The underlying sense is that Melissa would have been a more stable, happier person if she had someone who loved her, a parent and/or a partner. Whether this would have led to a more successful career is deemed irrelevant, it seems.
It’s hard to say if the focus on a woman’s personal well being and its dependency on a satisfactory love life is a social comment or a case of the playwright accepting certain social myths as fact.

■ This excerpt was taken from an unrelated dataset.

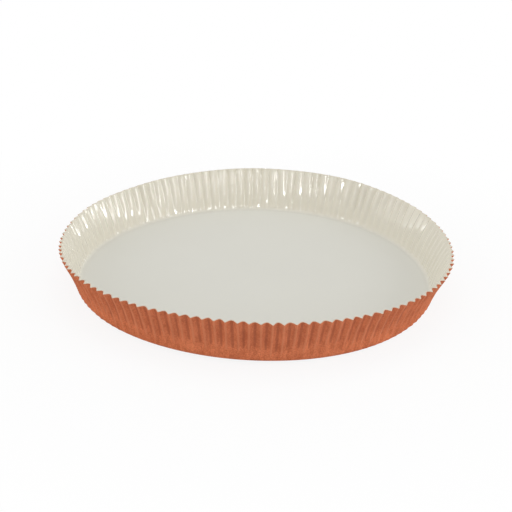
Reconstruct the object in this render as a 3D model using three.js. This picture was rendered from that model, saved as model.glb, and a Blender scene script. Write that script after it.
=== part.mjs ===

In either case, it creates a character and a time quite relevant to present day Pakistan which resonated with the audience despite the American language and cultural references.
However, it’s just not the social commentary that makes Love Letters a suitable production, locally.
Its epistolary form makes a virtue of the absence of stage facilities prevalent in Pakistan, allowing the play to be staged even in a large hall in a hotel.
Acoustics and lights are hard to manage in such makeshift places but it goes to the credit of the director and his two performers that the audience was kept engaged throughout.
This is especially commendable as there is little physical activity on the stage with Saigol and Aslam sitting on their respective desks for both the acts.
Admittedly, the first half seemed a tad long (in comparison the second half is crisper) but it’s hard to shake off the feeling that in the age of Twitter, where we binge watch television serials because a two-hour long film appears too lengthy, we have lost the ability to focus (most theatre productions tend to be three hours on average). And really who has the time to read or hear letters when we can just FaceTime? But if one can still remember this now lost craft, Gurney’s play is a must-see as it is, above all, an ode to letter writing.